What is required:
Reproduce the full listing that appears beneath this instruction exactly.

Data section:
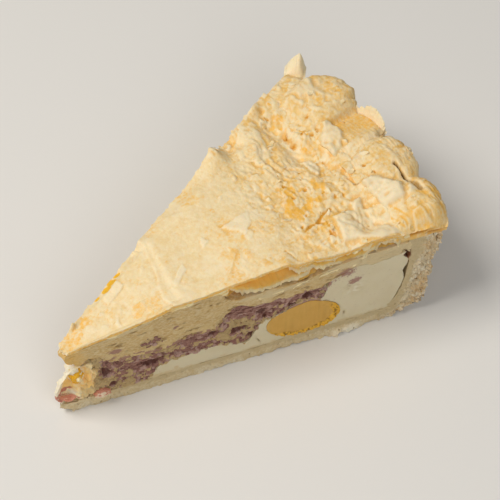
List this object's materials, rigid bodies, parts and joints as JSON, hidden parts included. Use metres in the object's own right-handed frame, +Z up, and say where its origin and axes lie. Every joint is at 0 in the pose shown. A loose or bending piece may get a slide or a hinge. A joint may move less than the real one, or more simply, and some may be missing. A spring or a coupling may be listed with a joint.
{
  "type": "bacon and egg slice",
  "caption": "Wedge of bacon and egg pie: flaky golden lid with a crimped rim over dough, bacon and egg in a crumbly shortcrust case, standing on its flat base.",
  "frame": {"origin": "centre of the slice's bounding box, on the flat underside of the base crust", "axes": "+X from the broken tip to the crimped rim along the middle of the wedge; +Z up from the base crust; the cut face seen in the picture looks towards -Y"},
  "size_m": [0.1426, 0.0847, 0.0521],
  "materials": {
    "shortcrust": "dry, crumbly baked crust",
    "flaky_pastry": "crisp flaky sheets, golden at the blisters",
    "soft_dough": "soft, dense and slightly oily",
    "bacon": "cooked shredded meat",
    "pink_bacon": "moist cured meat",
    "egg_white": "smooth set egg white",
    "egg_yolk": "firm mealy yolk",
    "soft_yolk": "bright moist yolk"
  },
  "bodies": {
    "root": {"pastry_case": "shortcrust", "pastry_lid": "flaky_pastry", "dough_layer": "soft_dough", "bacon_layer": "bacon", "bacon_scrap": "bacon", "egg_white": "egg_white", "egg_yolk": "egg_yolk", "tip_egg": "egg_white", "tip_yolk": "soft_yolk", "tip_bacon": "pink_bacon", "front_bacon": "pink_bacon"}
  },
  "joints": []
}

Finished answer:
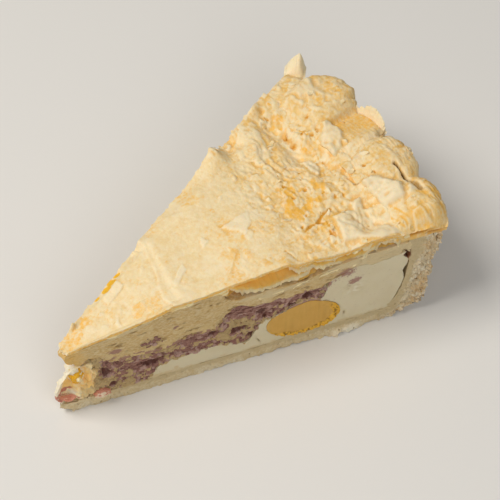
List this object's materials, rigid bodies, parts and joints as JSON, hidden parts included. Use metres in the object's own right-handed frame, +Z up, and say where its origin and axes lie. Every joint is at 0 in the pose shown. A loose or bending piece may get a slide or a hinge. A joint may move less than the real one, or more simply, and some may be missing. A spring or a coupling may be listed with a joint.
{
  "type": "bacon and egg slice",
  "caption": "Wedge of bacon and egg pie: flaky golden lid with a crimped rim over dough, bacon and egg in a crumbly shortcrust case, standing on its flat base.",
  "frame": {"origin": "centre of the slice's bounding box, on the flat underside of the base crust", "axes": "+X from the broken tip to the crimped rim along the middle of the wedge; +Z up from the base crust; the cut face seen in the picture looks towards -Y"},
  "size_m": [0.1426, 0.0847, 0.0521],
  "materials": {
    "shortcrust": "dry, crumbly baked crust",
    "flaky_pastry": "crisp flaky sheets, golden at the blisters",
    "soft_dough": "soft, dense and slightly oily",
    "bacon": "cooked shredded meat",
    "pink_bacon": "moist cured meat",
    "egg_white": "smooth set egg white",
    "egg_yolk": "firm mealy yolk",
    "soft_yolk": "bright moist yolk"
  },
  "bodies": {
    "root": {"pastry_case": "shortcrust", "pastry_lid": "flaky_pastry", "dough_layer": "soft_dough", "bacon_layer": "bacon", "bacon_scrap": "bacon", "egg_white": "egg_white", "egg_yolk": "egg_yolk", "tip_egg": "egg_white", "tip_yolk": "soft_yolk", "tip_bacon": "pink_bacon", "front_bacon": "pink_bacon"}
  },
  "joints": []
}